On Friday, I finished reading Barack Obama's Dreams from My Father to my friend Trink. After we finished, I borrowed the book so I could re-read the last chapter and epilogue. When I read it to Trink, I found myself choking back tears. I was surprisingly moved by Obama's realization of the ways in which we're all connected to family, whether we know or them or not, and to each other -- race to race, class to class, gender to gender, religion to religion, nation to nation. Another friend of mine told me months ago that she had been planning to vote for Hillary Clinton in the primary until she read this book. Now I see what she did: a hopeful, expansive vision of our common humanity.
In the epilogue, I found these passages (pages 437-9) especially compelling:
"The study of law can be disappointing at times, a matter of applying narrow rules and arcane procedure to an uncooperative reality; a sort of glorified accounting that serves to regulate the affairs of those who have power -- and that all too often seeks to explain, to those who do not, the ultimate wisdom and justness of their condition.
"But that's not all the law is. The law is also memory; the law also records a long-running conversation, a nation arguing with its conscience.

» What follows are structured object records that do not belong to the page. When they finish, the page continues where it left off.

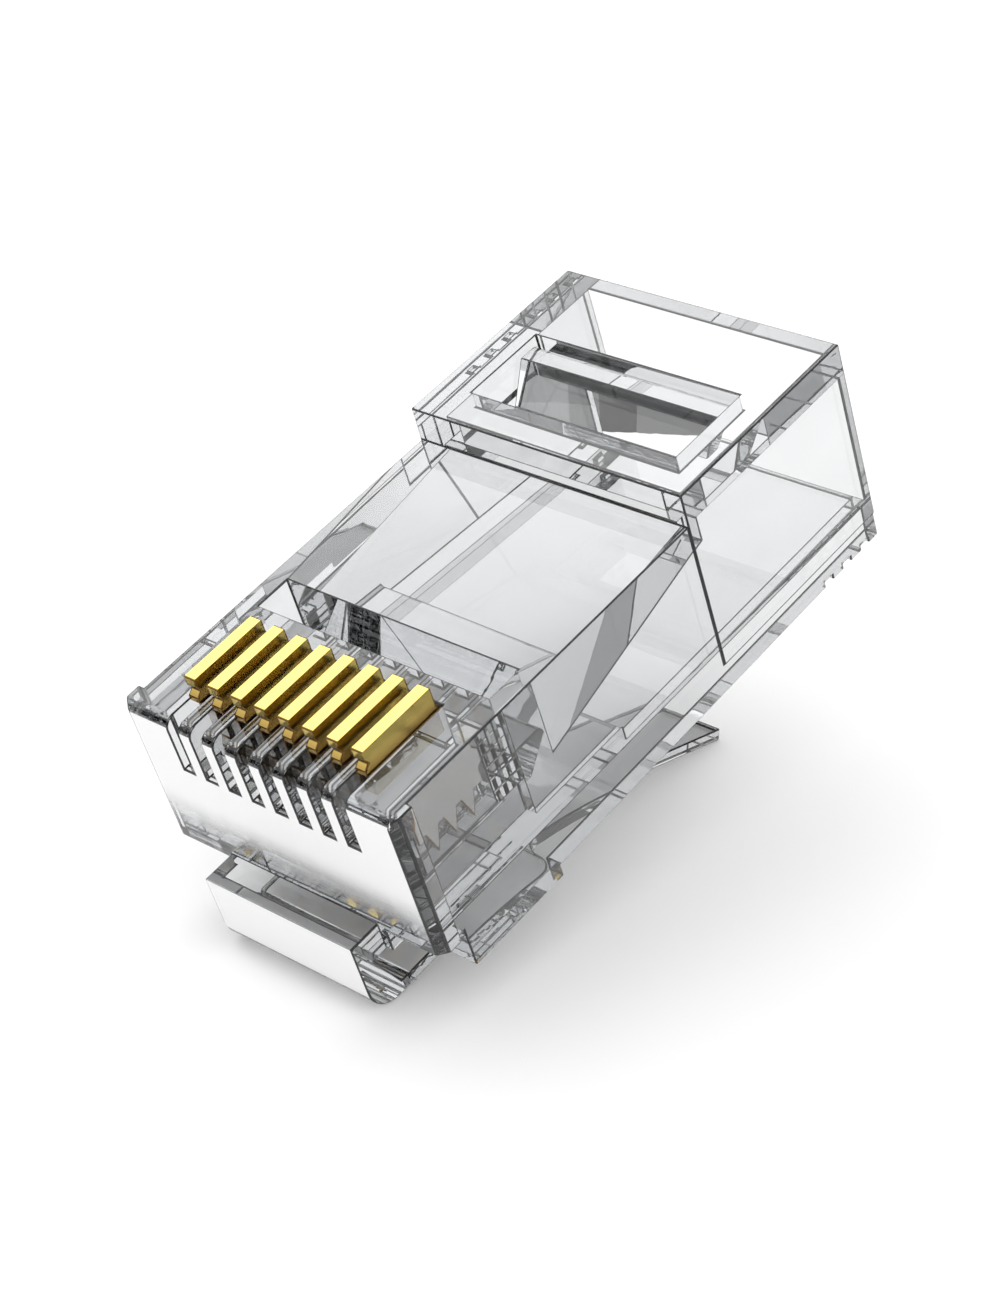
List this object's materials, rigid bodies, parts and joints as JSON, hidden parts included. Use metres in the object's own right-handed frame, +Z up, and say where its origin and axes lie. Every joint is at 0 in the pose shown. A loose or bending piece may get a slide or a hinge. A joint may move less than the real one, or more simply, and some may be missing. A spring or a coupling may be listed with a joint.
{
  "type": "rj45 modular plug",
  "caption": "Clear plastic modular plug for network cable, with gold blade contacts, a sprung latch lever underneath and a cable entry at the rear; lies on its latch.",
  "frame": {"origin": "on the floor under the middle of the plug's box, as the plug lies at rest on its hook and its latch", "axes": "+X across the plug to the right seen from the nose, +Y back towards the cable end, +Z up; the plug itself is turned about X so that its cable end stands higher"},
  "size_m": [0.0116, 0.023, 0.015],
  "materials": {
    "clear_plastic": "clear, polished polycarbonate",
    "gold": "polished gold plating"
  },
  "bodies": {
    "housing": {"housing": "clear_plastic"},
    "latch": {"latch": "clear_plastic"},
    "conductor_clamp": {"conductor_clamp": "clear_plastic"},
    "jacket_clamp": {"jacket_clamp": "clear_plastic"},
    "contact_1": {"contact_1": "gold"},
    "contact_2": {"contact_2": "gold"},
    "contact_3": {"contact_3": "gold"},
    "contact_4": {"contact_4": "gold"},
    "contact_5": {"contact_5": "gold"},
    "contact_6": {"contact_6": "gold"},
    "contact_7": {"contact_7": "gold"},
    "contact_8": {"contact_8": "gold"}
  },
  "joints": [
    {"name": "latch_press", "type": "hinge", "parent": "housing", "child": "latch", "pos_m": [0, -0.00891, 0.00043], "axis": [1, 0, 0], "range_deg": [0, 18], "stiffness_Nm_per_rad": 0.29},
    {"name": "conductor_clamp_press", "type": "slide", "parent": "housing", "child": "conductor_clamp", "axis": [0, 0.2546, -0.9671], "range_m": [0, 0.0007]},
    {"name": "jacket_clamp_fold", "type": "hinge", "parent": "housing", "child": "jacket_clamp", "pos_m": [0, 0.00597, 0.01334], "axis": [1, 0, 0], "range_deg": [0, 30]},
    {"name": "contact_1_crimp", "type": "slide", "parent": "housing", "child": "contact_1", "axis": [0, 0.2546, -0.9671], "range_m": [0, 0.0012]},
    {"name": "contact_2_crimp", "type": "slide", "parent": "housing", "child": "contact_2", "axis": [0, 0.2546, -0.9671], "range_m": [0, 0.0012]},
    {"name": "contact_3_crimp", "type": "slide", "parent": "housing", "child": "contact_3", "axis": [0, 0.2546, -0.9671], "range_m": [0, 0.0012]},
    {"name": "contact_4_crimp", "type": "slide", "parent": "housing", "child": "contact_4", "axis": [0, 0.2546, -0.9671], "range_m": [0, 0.0012]},
    {"name": "contact_5_crimp", "type": "slide", "parent": "housing", "child": "contact_5", "axis": [0, 0.2546, -0.9671], "range_m": [0, 0.0012]},
    {"name": "contact_6_crimp", "type": "slide", "parent": "housing", "child": "contact_6", "axis": [0, 0.2546, -0.9671], "range_m": [0, 0.0012]},
    {"name": "contact_7_crimp", "type": "slide", "parent": "housing", "child": "contact_7", "axis": [0, 0.2546, -0.9671], "range_m": [0, 0.0012]},
    {"name": "contact_8_crimp", "type": "slide", "parent": "housing", "child": "contact_8", "axis": [0, 0.2546, -0.9671], "range_m": [0, 0.0012]}
  ]
}
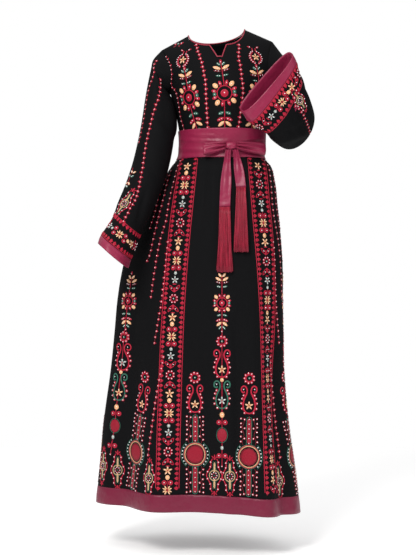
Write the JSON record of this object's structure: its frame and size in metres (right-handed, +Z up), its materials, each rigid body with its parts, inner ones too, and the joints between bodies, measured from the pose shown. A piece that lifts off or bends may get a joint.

"We hold these truths to be self-evident. With those words, I hear the spirit of Douglass and Delany, as well as Jefferson and Lincoln; the struggles of Martin and Malcolm and unheralded marchers to bring these words to life. I hear the voices of Japanese families interned behind barbed wire; young Russian Jews cutting patterns in Lower East Side sweatshops; dust-bowl farmers loading up their trucks with the remains of shattered lives. I hear the voices of the people in Altgeld Gardens, and the voices of those who stand outside this country's borders, the weary, hungry bands crossing the Rio Grande. I hear all of these voices clamoring for recognition, all of them asking the very same questions that have come to shape my life, the same questions that I sometimes, late at night, find myself asking the Old Man [Obama's father]. What is our community, and how might that community be reconciled with our freedom? How far do our obligations reach? How do we transform mere power into justice, mere sentiment into love? The answers I find in law books don't always satisfy me -- for every Brown v. Board of Education I find a score of cases where conscience is sacrificed to expedience or greed. And yet, in the conversation itself, in the joining of voices, I find myself moderately encouraged, believing that so long as the questions are still being asked, what binds us together might somehow, ultimately, prevail.
" . . . despite everything that has happened, those words put to paper over two hundred years ago must mean something after all. Black and white, they make their claim on this community we call America. They choose our better history."
Perhaps one day we will all choose our better history. Thank you, Mr. President for your candor and your hope.